## STATED GOAL:
Take the material below and write it all out again exactly.

## RECORD SET:
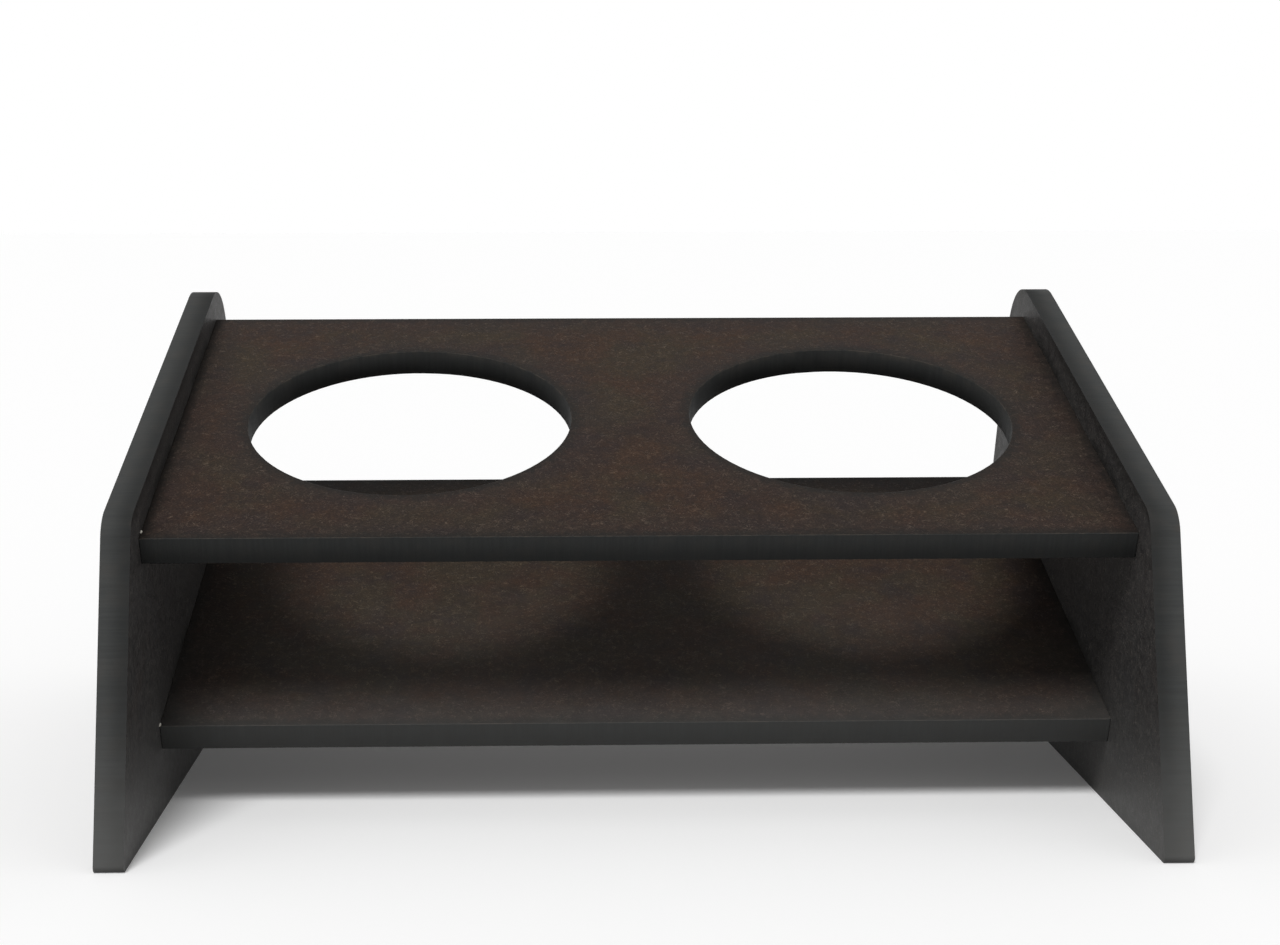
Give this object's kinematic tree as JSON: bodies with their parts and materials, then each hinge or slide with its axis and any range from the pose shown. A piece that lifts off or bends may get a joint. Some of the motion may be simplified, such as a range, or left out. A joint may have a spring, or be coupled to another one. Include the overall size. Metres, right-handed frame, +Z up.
{
  "type": "hobby workstation organizer",
  "caption": "Small tilted desktop rack of thin dark hardboard: leaning end panels carry a holed upper shelf over a plain lower shelf, to hold small round bottles at a slope.",
  "frame": {"origin": "middle of the footprint of the two end panels, on the surface that the rack stands on", "axes": "+X to the user's right along the shelves, +Y from the low front to the high back, +Z up"},
  "size_m": [0.108, 0.0896, 0.054],
  "materials": {
    "hardboard": "matte dark brown hardboard with blackened laser-cut edges"
  },
  "bodies": {
    "root": {"end_panel_left": "hardboard", "end_panel_right": "hardboard", "upper_shelf": "hardboard", "lower_shelf": "hardboard"}
  },
  "joints": []
}
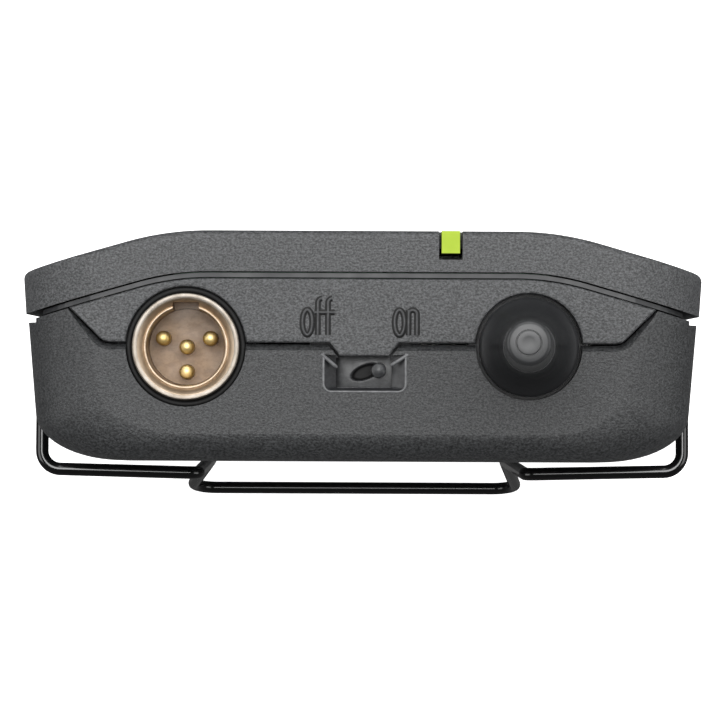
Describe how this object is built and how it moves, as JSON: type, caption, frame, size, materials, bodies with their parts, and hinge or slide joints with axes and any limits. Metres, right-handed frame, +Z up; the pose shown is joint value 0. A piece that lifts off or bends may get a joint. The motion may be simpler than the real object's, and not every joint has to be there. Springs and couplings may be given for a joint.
{
  "type": "wireless bodypack transmitter",
  "caption": "Belt-worn radio microphone transmitter: flat case with hinged battery door, wire belt clip, keyed mic socket, recessed slide switch and flexible antenna.",
  "frame": {"origin": "middle of the width and of the case's depth, on the flat bottom face that it stands on", "axes": "+Z up the case's length towards the connector and antenna, +Y from the front face to the belt clip, +X towards the connector's side"},
  "size_m": [0.065, 0.0263, 0.16],
  "materials": {
    "case_plastic": "fine textured dark grey moulding",
    "black_plastic": "smooth black moulding",
    "white_plastic": "off-white moulding",
    "lime_plastic": "translucent lime green light guide",
    "brown_insert": "brown moulded insulator",
    "seal_rubber": "grey seal",
    "antenna_rubber": "smooth satin black rubber",
    "window_glass": "smoked clear window",
    "display_grey": "grey green display glass",
    "circuit_board": "green solder mask",
    "cell_jacket": "printed-free metal cell jacket",
    "contact_steel": "nickel plated steel",
    "satin_nickel": "satin nickel plating, warm",
    "gold_plate": "gold plated contacts",
    "brass_part": "turned brass",
    "black_wire": "gloss black coated spring wire",
    "black_screw": "black oxide screws"
  },
  "bodies": {
    "case": {"rear_case": "case_plastic", "front_case": "case_plastic", "front_cover": "case_plastic", "cover_seal": "seal_rubber", "display_window": "window_glass", "display_panel": "display_grey", "display_board": "circuit_board", "board_header": "black_plastic", "status_light_guide": "lime_plastic", "status_led": "white_plastic", "tact_switches": "contact_steel", "hinge_pins": "contact_steel", "battery_tray": "black_plastic", "battery_left": "cell_jacket", "battery_right": "cell_jacket", "bridge_contact": "contact_steel", "bridge_spring": "contact_steel", "top_contacts": "contact_steel", "connector_shell": "satin_nickel", "connector_nut": "satin_nickel", "connector_insert": "brown_insert", "contact_pins": "gold_plate", "audio_board": "circuit_board", "antenna_boot": "antenna_rubber", "antenna_whip": "antenna_rubber", "antenna_core": "contact_steel", "antenna_ferrule": "brass_part", "antenna_contact": "contact_steel", "slide_switch": "contact_steel", "main_board": "circuit_board", "board_chips": "black_plastic", "rf_shield": "contact_steel", "gain_pot": "white_plastic", "case_screws": "black_screw", "cover_screws": "contact_steel", "board_screws": "contact_steel"},
    "power_slider": {"power_slider": "black_plastic"},
    "belt_clip": {"belt_clip": "black_wire"},
    "battery_door": {"battery_door": "case_plastic"},
    "latch_left": {"latch_left": "black_plastic"},
    "latch_right": {"latch_right": "black_plastic"},
    "gain_rotor": {"gain_rotor": "white_plastic"},
    "group_button": {"group_button": "black_plastic"},
    "channel_button": {"channel_button": "black_plastic"}
  },
  "joints": [
    {"name": "power_slide", "type": "slide", "parent": "case", "child": "power_slider", "axis": [1, 0, 0], "range_m": [0, 0.002]},
    {"name": "clip_swing", "type": "hinge", "parent": "case", "child": "belt_clip", "pos_m": [0, 0.004, 0.0735], "axis": [1, 0, 0], "range_deg": [0, 12], "stiffness_Nm_per_rad": 0.2},
    {"name": "door_swing", "type": "hinge", "parent": "case", "child": "battery_door", "pos_m": [0, -0.0074, 0.0026], "axis": [1, 0, 0], "range_deg": [0, 95]},
    {"name": "latch_left_press", "type": "slide", "parent": "battery_door", "child": "latch_left", "axis": [1, 0, 0], "range_m": [0, 0.0008], "stiffness_N_per_m": 400},
    {"name": "latch_right_press", "type": "slide", "parent": "battery_door", "child": "latch_right", "axis": [-1, 0, 0], "range_m": [0, 0.0008], "stiffness_N_per_m": 400},
    {"name": "gain_turn", "type": "hinge", "parent": "case", "child": "gain_rotor", "pos_m": [0.022, 0, 0.0492], "axis": [0, -1, 0], "range_deg": [-135, 135]},
    {"name": "group_press", "type": "slide", "parent": "case", "child": "group_button", "axis": [0, 1, 0], "range_m": [0, 0.0003], "stiffness_N_per_m": 1000},
    {"name": "channel_press", "type": "slide", "parent": "case", "child": "channel_button", "axis": [0, 1, 0], "range_m": [0, 0.0003], "stiffness_N_per_m": 1000}
  ]
}
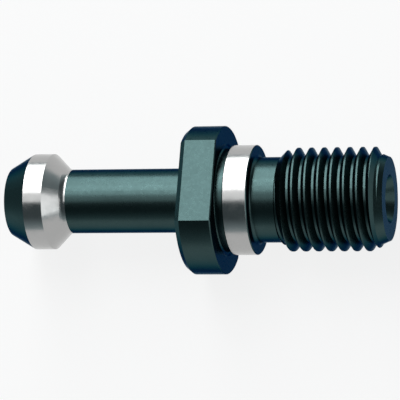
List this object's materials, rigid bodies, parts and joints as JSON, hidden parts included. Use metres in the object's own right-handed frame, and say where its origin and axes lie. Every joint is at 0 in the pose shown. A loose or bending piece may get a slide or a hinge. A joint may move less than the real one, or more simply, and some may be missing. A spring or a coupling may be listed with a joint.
{
  "type": "pull stud",
  "caption": "Pull stud (retention knob) for a taper tool holder: 45 degree gripping head, slim neck, collar with wrench flats, ground pilot and coarse right-hand thread.",
  "frame": {"origin": "on the stud's axis, in the plane of the collar's seat face", "axes": "+X along the axis towards the thread, the gripping head at -X; +Z out of the upper wrench flat, so the stud lies on its lower flat"},
  "size_m": [0.0603, 0.023, 0.019],
  "materials": {
    "steel": "black oxide, with the head's land and gripping cone and the pilot ground bright"
  },
  "bodies": {
    "root": {"pull_stud": "steel"}
  },
  "joints": []
}
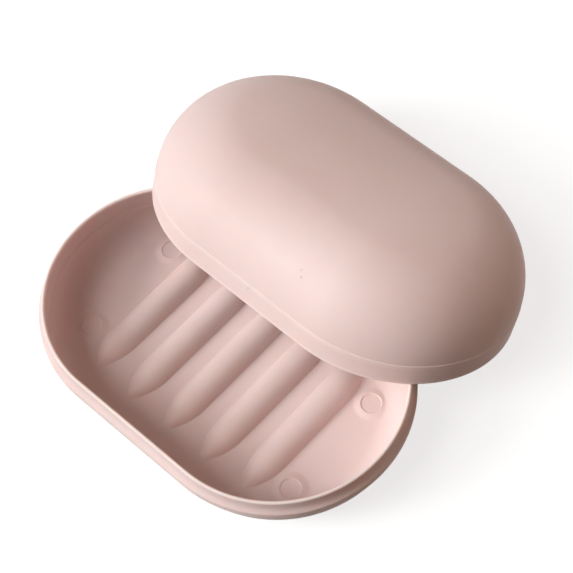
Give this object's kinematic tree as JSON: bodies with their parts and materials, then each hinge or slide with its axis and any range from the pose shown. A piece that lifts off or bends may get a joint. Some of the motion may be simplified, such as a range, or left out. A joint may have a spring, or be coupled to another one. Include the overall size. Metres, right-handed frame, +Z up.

## FINAL RESULT:
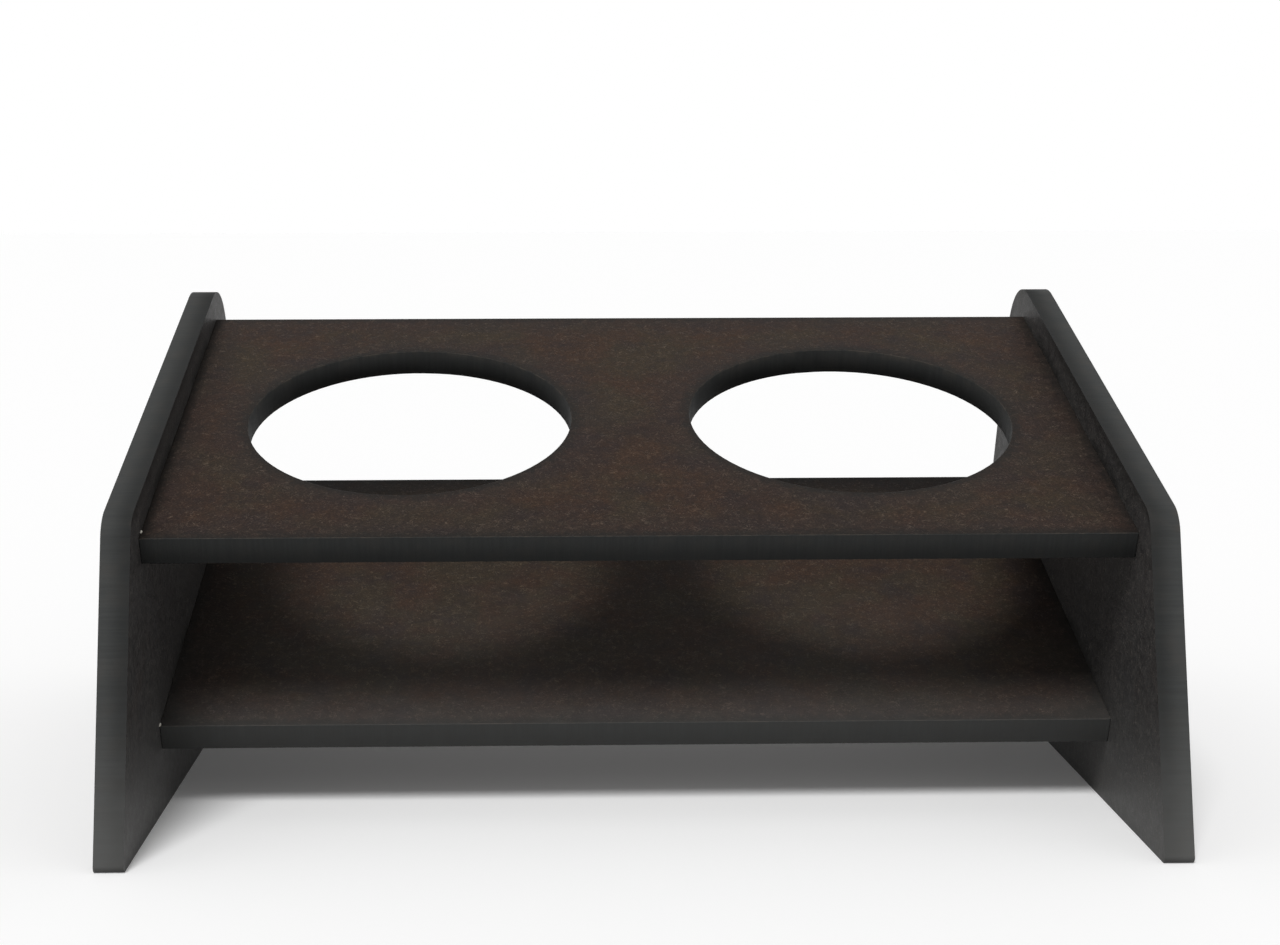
Give this object's kinematic tree as JSON: bodies with their parts and materials, then each hinge or slide with its axis and any range from the pose shown. A piece that lifts off or bends may get a joint. Some of the motion may be simplified, such as a range, or left out. A joint may have a spring, or be coupled to another one. Include the overall size. Metres, right-handed frame, +Z up.
{
  "type": "hobby workstation organizer",
  "caption": "Small tilted desktop rack of thin dark hardboard: leaning end panels carry a holed upper shelf over a plain lower shelf, to hold small round bottles at a slope.",
  "frame": {"origin": "middle of the footprint of the two end panels, on the surface that the rack stands on", "axes": "+X to the user's right along the shelves, +Y from the low front to the high back, +Z up"},
  "size_m": [0.108, 0.0896, 0.054],
  "materials": {
    "hardboard": "matte dark brown hardboard with blackened laser-cut edges"
  },
  "bodies": {
    "root": {"end_panel_left": "hardboard", "end_panel_right": "hardboard", "upper_shelf": "hardboard", "lower_shelf": "hardboard"}
  },
  "joints": []
}
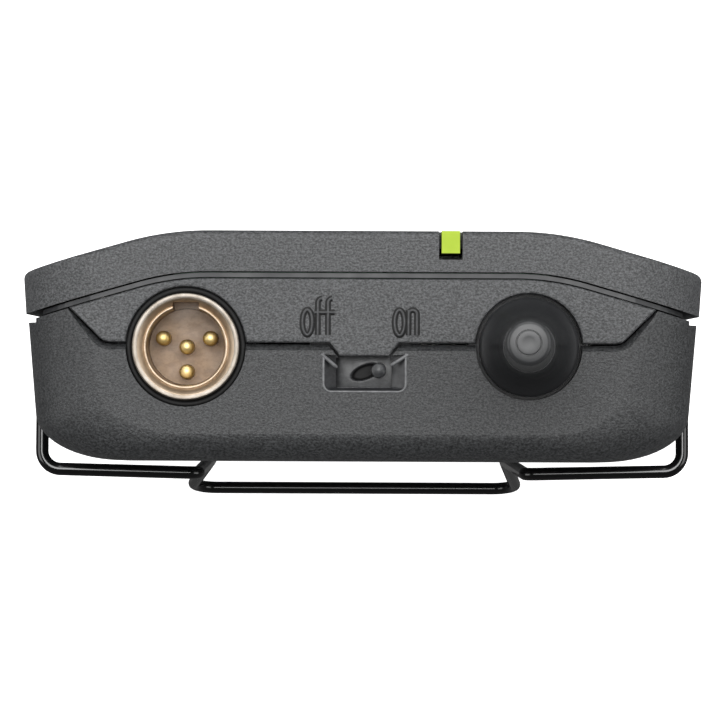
Describe how this object is built and how it moves, as JSON: type, caption, frame, size, materials, bodies with their parts, and hinge or slide joints with axes and any limits. Metres, right-handed frame, +Z up; the pose shown is joint value 0. A piece that lifts off or bends may get a joint. The motion may be simpler than the real object's, and not every joint has to be there. Springs and couplings may be given for a joint.
{
  "type": "wireless bodypack transmitter",
  "caption": "Belt-worn radio microphone transmitter: flat case with hinged battery door, wire belt clip, keyed mic socket, recessed slide switch and flexible antenna.",
  "frame": {"origin": "middle of the width and of the case's depth, on the flat bottom face that it stands on", "axes": "+Z up the case's length towards the connector and antenna, +Y from the front face to the belt clip, +X towards the connector's side"},
  "size_m": [0.065, 0.0263, 0.16],
  "materials": {
    "case_plastic": "fine textured dark grey moulding",
    "black_plastic": "smooth black moulding",
    "white_plastic": "off-white moulding",
    "lime_plastic": "translucent lime green light guide",
    "brown_insert": "brown moulded insulator",
    "seal_rubber": "grey seal",
    "antenna_rubber": "smooth satin black rubber",
    "window_glass": "smoked clear window",
    "display_grey": "grey green display glass",
    "circuit_board": "green solder mask",
    "cell_jacket": "printed-free metal cell jacket",
    "contact_steel": "nickel plated steel",
    "satin_nickel": "satin nickel plating, warm",
    "gold_plate": "gold plated contacts",
    "brass_part": "turned brass",
    "black_wire": "gloss black coated spring wire",
    "black_screw": "black oxide screws"
  },
  "bodies": {
    "case": {"rear_case": "case_plastic", "front_case": "case_plastic", "front_cover": "case_plastic", "cover_seal": "seal_rubber", "display_window": "window_glass", "display_panel": "display_grey", "display_board": "circuit_board", "board_header": "black_plastic", "status_light_guide": "lime_plastic", "status_led": "white_plastic", "tact_switches": "contact_steel", "hinge_pins": "contact_steel", "battery_tray": "black_plastic", "battery_left": "cell_jacket", "battery_right": "cell_jacket", "bridge_contact": "contact_steel", "bridge_spring": "contact_steel", "top_contacts": "contact_steel", "connector_shell": "satin_nickel", "connector_nut": "satin_nickel", "connector_insert": "brown_insert", "contact_pins": "gold_plate", "audio_board": "circuit_board", "antenna_boot": "antenna_rubber", "antenna_whip": "antenna_rubber", "antenna_core": "contact_steel", "antenna_ferrule": "brass_part", "antenna_contact": "contact_steel", "slide_switch": "contact_steel", "main_board": "circuit_board", "board_chips": "black_plastic", "rf_shield": "contact_steel", "gain_pot": "white_plastic", "case_screws": "black_screw", "cover_screws": "contact_steel", "board_screws": "contact_steel"},
    "power_slider": {"power_slider": "black_plastic"},
    "belt_clip": {"belt_clip": "black_wire"},
    "battery_door": {"battery_door": "case_plastic"},
    "latch_left": {"latch_left": "black_plastic"},
    "latch_right": {"latch_right": "black_plastic"},
    "gain_rotor": {"gain_rotor": "white_plastic"},
    "group_button": {"group_button": "black_plastic"},
    "channel_button": {"channel_button": "black_plastic"}
  },
  "joints": [
    {"name": "power_slide", "type": "slide", "parent": "case", "child": "power_slider", "axis": [1, 0, 0], "range_m": [0, 0.002]},
    {"name": "clip_swing", "type": "hinge", "parent": "case", "child": "belt_clip", "pos_m": [0, 0.004, 0.0735], "axis": [1, 0, 0], "range_deg": [0, 12], "stiffness_Nm_per_rad": 0.2},
    {"name": "door_swing", "type": "hinge", "parent": "case", "child": "battery_door", "pos_m": [0, -0.0074, 0.0026], "axis": [1, 0, 0], "range_deg": [0, 95]},
    {"name": "latch_left_press", "type": "slide", "parent": "battery_door", "child": "latch_left", "axis": [1, 0, 0], "range_m": [0, 0.0008], "stiffness_N_per_m": 400},
    {"name": "latch_right_press", "type": "slide", "parent": "battery_door", "child": "latch_right", "axis": [-1, 0, 0], "range_m": [0, 0.0008], "stiffness_N_per_m": 400},
    {"name": "gain_turn", "type": "hinge", "parent": "case", "child": "gain_rotor", "pos_m": [0.022, 0, 0.0492], "axis": [0, -1, 0], "range_deg": [-135, 135]},
    {"name": "group_press", "type": "slide", "parent": "case", "child": "group_button", "axis": [0, 1, 0], "range_m": [0, 0.0003], "stiffness_N_per_m": 1000},
    {"name": "channel_press", "type": "slide", "parent": "case", "child": "channel_button", "axis": [0, 1, 0], "range_m": [0, 0.0003], "stiffness_N_per_m": 1000}
  ]
}
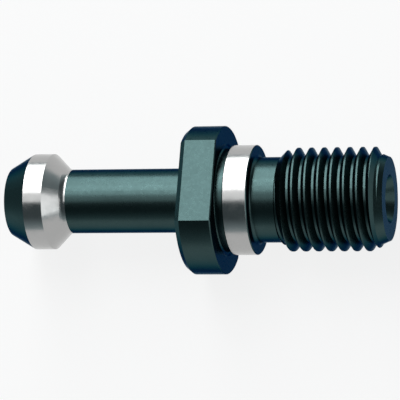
List this object's materials, rigid bodies, parts and joints as JSON, hidden parts included. Use metres in the object's own right-handed frame, and say where its origin and axes lie. Every joint is at 0 in the pose shown. A loose or bending piece may get a slide or a hinge. A joint may move less than the real one, or more simply, and some may be missing. A spring or a coupling may be listed with a joint.
{
  "type": "pull stud",
  "caption": "Pull stud (retention knob) for a taper tool holder: 45 degree gripping head, slim neck, collar with wrench flats, ground pilot and coarse right-hand thread.",
  "frame": {"origin": "on the stud's axis, in the plane of the collar's seat face", "axes": "+X along the axis towards the thread, the gripping head at -X; +Z out of the upper wrench flat, so the stud lies on its lower flat"},
  "size_m": [0.0603, 0.023, 0.019],
  "materials": {
    "steel": "black oxide, with the head's land and gripping cone and the pilot ground bright"
  },
  "bodies": {
    "root": {"pull_stud": "steel"}
  },
  "joints": []
}
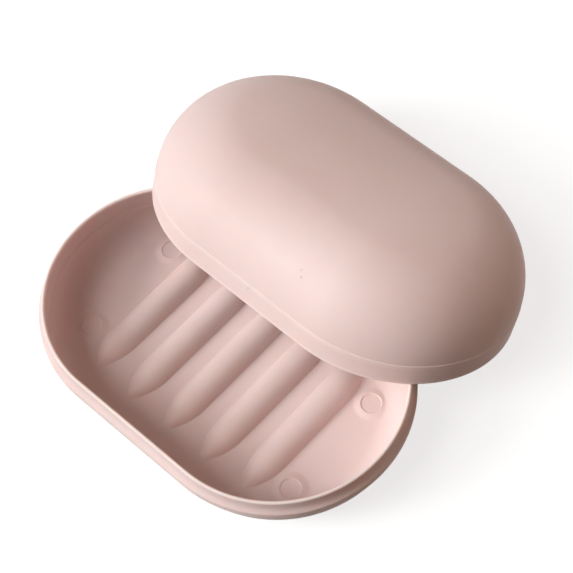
Give this object's kinematic tree as JSON: bodies with their parts and materials, then each hinge or slide with its axis and any range from the pose shown. A piece that lifts off or bends may get a joint. Some of the motion may be simplified, such as a range, or left out. A joint may have a spring, or be coupled to another one. Include the overall size. Metres, right-handed frame, +Z up.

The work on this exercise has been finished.